Brief:
Repeat, exactly as written, every line from the one holding "Keep writing the" through the one holding "return n.material". Leave out all other lines.

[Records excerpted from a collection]
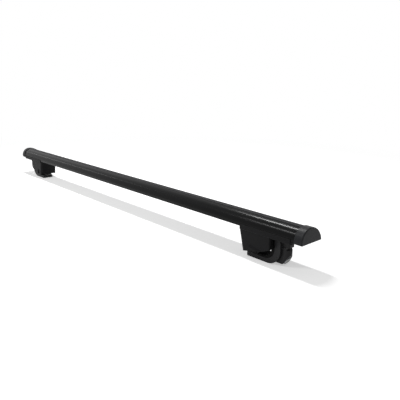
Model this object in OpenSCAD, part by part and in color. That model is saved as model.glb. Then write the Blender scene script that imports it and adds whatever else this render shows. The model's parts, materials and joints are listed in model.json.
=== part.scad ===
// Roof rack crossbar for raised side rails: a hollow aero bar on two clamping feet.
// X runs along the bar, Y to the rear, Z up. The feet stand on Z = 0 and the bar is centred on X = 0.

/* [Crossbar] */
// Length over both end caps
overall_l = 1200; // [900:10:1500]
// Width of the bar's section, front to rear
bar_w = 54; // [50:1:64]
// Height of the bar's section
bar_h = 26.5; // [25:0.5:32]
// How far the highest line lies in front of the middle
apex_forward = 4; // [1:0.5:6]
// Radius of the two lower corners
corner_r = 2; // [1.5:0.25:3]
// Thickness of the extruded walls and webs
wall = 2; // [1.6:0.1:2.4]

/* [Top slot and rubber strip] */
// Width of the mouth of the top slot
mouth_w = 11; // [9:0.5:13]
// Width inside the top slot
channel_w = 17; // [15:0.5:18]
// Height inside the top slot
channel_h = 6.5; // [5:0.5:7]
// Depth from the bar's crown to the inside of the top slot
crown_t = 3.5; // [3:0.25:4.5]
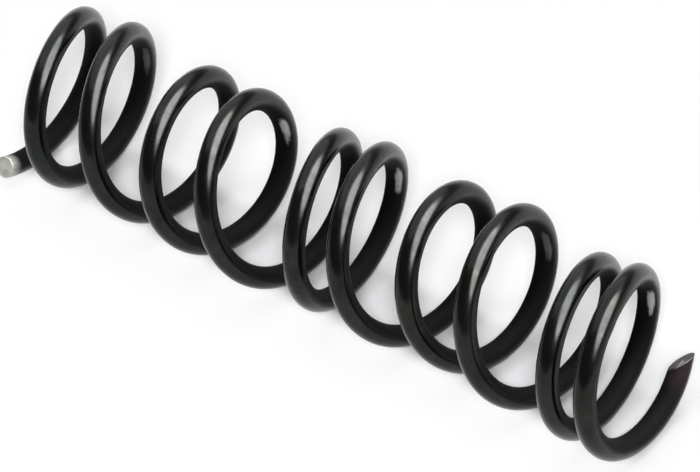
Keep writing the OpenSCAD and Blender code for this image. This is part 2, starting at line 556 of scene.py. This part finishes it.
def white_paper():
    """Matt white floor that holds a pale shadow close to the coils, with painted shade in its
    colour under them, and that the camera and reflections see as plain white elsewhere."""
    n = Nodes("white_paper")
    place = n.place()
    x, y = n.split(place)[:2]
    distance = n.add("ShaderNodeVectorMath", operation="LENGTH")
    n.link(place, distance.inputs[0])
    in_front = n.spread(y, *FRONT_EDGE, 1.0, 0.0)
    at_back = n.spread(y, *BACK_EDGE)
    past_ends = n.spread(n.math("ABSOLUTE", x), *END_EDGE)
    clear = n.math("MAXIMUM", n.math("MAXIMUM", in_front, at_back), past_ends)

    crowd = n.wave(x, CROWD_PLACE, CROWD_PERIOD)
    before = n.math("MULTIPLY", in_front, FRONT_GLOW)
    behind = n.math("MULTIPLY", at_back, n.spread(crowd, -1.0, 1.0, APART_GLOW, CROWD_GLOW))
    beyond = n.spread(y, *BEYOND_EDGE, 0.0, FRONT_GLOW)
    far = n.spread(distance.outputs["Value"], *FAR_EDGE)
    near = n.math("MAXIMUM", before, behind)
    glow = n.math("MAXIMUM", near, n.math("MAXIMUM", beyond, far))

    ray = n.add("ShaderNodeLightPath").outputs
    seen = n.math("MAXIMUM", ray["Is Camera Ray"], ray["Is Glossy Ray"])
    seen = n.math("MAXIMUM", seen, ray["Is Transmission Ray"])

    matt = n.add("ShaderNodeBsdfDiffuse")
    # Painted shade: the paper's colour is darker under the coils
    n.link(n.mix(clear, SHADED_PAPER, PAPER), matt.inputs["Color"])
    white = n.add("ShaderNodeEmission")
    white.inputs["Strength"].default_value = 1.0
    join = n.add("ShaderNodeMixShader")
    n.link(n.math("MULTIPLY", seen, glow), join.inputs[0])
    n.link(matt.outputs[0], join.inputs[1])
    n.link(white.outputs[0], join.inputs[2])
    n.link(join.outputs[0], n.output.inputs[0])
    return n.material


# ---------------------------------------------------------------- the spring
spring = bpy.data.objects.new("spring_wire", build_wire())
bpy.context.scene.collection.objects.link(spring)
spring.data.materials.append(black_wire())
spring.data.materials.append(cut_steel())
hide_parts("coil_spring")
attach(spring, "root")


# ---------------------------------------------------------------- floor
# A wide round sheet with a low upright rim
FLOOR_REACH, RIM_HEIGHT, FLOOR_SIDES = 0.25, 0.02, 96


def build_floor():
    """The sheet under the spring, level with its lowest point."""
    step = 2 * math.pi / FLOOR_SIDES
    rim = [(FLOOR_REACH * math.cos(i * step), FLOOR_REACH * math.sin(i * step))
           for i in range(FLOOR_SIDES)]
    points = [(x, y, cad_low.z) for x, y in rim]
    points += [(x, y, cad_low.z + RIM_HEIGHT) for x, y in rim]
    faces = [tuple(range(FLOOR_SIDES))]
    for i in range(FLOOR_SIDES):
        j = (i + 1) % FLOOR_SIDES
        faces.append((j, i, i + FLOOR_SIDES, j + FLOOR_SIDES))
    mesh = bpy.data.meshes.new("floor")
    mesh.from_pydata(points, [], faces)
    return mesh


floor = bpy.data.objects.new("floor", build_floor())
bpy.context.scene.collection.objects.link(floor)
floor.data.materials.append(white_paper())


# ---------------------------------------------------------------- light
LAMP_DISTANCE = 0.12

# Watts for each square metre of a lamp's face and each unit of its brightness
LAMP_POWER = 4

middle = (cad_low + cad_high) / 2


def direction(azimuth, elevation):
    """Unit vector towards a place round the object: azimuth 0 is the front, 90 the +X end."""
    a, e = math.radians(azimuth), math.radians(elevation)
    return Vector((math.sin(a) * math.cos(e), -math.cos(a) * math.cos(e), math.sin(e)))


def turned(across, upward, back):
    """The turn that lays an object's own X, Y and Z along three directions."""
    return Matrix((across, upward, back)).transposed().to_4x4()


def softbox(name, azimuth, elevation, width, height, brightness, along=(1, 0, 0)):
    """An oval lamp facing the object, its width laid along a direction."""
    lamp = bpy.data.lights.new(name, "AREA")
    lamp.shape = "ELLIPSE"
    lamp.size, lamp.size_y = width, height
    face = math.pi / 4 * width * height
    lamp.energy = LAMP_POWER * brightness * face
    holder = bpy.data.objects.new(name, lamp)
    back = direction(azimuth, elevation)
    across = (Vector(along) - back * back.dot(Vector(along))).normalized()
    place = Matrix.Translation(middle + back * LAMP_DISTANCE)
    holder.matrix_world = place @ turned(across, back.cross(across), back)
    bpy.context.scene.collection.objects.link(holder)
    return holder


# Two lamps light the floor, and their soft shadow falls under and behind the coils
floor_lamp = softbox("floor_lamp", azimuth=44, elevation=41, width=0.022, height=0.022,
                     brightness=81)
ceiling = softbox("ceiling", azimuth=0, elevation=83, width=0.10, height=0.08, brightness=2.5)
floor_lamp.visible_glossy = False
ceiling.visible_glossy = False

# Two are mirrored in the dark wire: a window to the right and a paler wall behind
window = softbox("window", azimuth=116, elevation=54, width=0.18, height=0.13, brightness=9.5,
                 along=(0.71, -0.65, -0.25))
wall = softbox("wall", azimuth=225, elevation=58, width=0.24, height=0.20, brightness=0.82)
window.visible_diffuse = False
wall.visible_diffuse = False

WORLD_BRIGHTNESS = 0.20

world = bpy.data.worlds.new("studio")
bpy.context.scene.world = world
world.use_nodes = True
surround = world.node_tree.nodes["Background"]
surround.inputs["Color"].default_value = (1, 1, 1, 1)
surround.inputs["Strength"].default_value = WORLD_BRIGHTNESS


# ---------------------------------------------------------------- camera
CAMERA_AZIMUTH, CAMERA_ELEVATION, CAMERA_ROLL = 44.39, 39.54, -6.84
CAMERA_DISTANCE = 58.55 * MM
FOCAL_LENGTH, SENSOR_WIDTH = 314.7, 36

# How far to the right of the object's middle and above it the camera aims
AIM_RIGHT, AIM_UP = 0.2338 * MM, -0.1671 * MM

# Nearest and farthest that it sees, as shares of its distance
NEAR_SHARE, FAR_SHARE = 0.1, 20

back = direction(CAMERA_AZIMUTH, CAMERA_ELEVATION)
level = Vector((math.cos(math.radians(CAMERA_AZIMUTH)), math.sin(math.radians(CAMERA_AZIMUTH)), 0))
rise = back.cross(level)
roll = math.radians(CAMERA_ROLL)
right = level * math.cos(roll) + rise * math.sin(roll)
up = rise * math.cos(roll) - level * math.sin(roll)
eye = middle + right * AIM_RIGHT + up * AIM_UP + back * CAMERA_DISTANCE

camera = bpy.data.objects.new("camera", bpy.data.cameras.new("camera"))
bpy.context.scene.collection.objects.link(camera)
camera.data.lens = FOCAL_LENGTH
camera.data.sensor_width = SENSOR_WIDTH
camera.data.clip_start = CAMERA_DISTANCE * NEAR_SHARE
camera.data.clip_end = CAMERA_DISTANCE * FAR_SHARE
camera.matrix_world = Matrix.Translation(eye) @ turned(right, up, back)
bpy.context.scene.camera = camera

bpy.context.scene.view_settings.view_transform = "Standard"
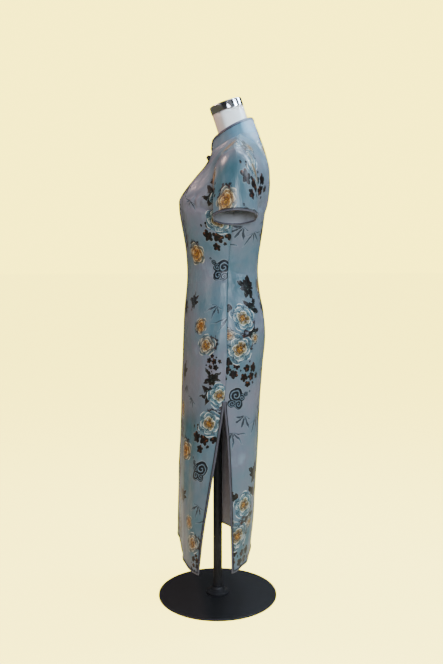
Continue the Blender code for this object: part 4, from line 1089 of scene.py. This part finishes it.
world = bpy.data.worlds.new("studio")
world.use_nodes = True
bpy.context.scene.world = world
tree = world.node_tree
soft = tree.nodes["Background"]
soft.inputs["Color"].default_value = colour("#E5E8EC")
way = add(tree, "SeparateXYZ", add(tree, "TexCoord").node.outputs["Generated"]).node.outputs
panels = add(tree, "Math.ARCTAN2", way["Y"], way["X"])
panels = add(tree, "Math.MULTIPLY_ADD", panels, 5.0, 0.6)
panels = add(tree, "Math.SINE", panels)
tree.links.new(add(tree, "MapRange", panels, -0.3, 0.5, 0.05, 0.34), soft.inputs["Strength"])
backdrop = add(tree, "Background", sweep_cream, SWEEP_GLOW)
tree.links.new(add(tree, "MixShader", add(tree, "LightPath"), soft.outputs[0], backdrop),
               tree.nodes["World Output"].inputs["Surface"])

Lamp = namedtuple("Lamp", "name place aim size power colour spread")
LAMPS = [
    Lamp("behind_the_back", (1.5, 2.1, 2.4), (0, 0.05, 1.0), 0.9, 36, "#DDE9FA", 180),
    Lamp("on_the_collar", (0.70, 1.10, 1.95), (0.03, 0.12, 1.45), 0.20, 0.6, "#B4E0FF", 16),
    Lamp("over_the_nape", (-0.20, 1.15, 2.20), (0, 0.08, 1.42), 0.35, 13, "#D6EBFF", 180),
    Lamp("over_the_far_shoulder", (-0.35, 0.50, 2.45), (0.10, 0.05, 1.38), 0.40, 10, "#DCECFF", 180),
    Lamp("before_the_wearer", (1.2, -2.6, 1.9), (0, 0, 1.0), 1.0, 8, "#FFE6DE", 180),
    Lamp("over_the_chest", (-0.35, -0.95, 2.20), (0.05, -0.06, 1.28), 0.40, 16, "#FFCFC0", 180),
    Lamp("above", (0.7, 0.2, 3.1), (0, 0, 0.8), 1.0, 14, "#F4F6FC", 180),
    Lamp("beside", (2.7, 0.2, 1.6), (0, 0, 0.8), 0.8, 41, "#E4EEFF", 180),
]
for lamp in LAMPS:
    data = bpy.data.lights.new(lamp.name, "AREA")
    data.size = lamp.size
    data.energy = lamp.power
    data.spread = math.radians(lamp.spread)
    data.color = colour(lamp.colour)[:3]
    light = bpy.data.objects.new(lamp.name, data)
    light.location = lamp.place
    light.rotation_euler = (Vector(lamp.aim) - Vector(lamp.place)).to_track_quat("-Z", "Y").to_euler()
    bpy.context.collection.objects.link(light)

Exercise response:
Keep writing the OpenSCAD and Blender code for this image. This is part 2, starting at line 556 of scene.py. This part finishes it.
def white_paper():
    """Matt white floor that holds a pale shadow close to the coils, with painted shade in its
    colour under them, and that the camera and reflections see as plain white elsewhere."""
    n = Nodes("white_paper")
    place = n.place()
    x, y = n.split(place)[:2]
    distance = n.add("ShaderNodeVectorMath", operation="LENGTH")
    n.link(place, distance.inputs[0])
    in_front = n.spread(y, *FRONT_EDGE, 1.0, 0.0)
    at_back = n.spread(y, *BACK_EDGE)
    past_ends = n.spread(n.math("ABSOLUTE", x), *END_EDGE)
    clear = n.math("MAXIMUM", n.math("MAXIMUM", in_front, at_back), past_ends)

    crowd = n.wave(x, CROWD_PLACE, CROWD_PERIOD)
    before = n.math("MULTIPLY", in_front, FRONT_GLOW)
    behind = n.math("MULTIPLY", at_back, n.spread(crowd, -1.0, 1.0, APART_GLOW, CROWD_GLOW))
    beyond = n.spread(y, *BEYOND_EDGE, 0.0, FRONT_GLOW)
    far = n.spread(distance.outputs["Value"], *FAR_EDGE)
    near = n.math("MAXIMUM", before, behind)
    glow = n.math("MAXIMUM", near, n.math("MAXIMUM", beyond, far))

    ray = n.add("ShaderNodeLightPath").outputs
    seen = n.math("MAXIMUM", ray["Is Camera Ray"], ray["Is Glossy Ray"])
    seen = n.math("MAXIMUM", seen, ray["Is Transmission Ray"])

    matt = n.add("ShaderNodeBsdfDiffuse")
    # Painted shade: the paper's colour is darker under the coils
    n.link(n.mix(clear, SHADED_PAPER, PAPER), matt.inputs["Color"])
    white = n.add("ShaderNodeEmission")
    white.inputs["Strength"].default_value = 1.0
    join = n.add("ShaderNodeMixShader")
    n.link(n.math("MULTIPLY", seen, glow), join.inputs[0])
    n.link(matt.outputs[0], join.inputs[1])
    n.link(white.outputs[0], join.inputs[2])
    n.link(join.outputs[0], n.output.inputs[0])
    return n.material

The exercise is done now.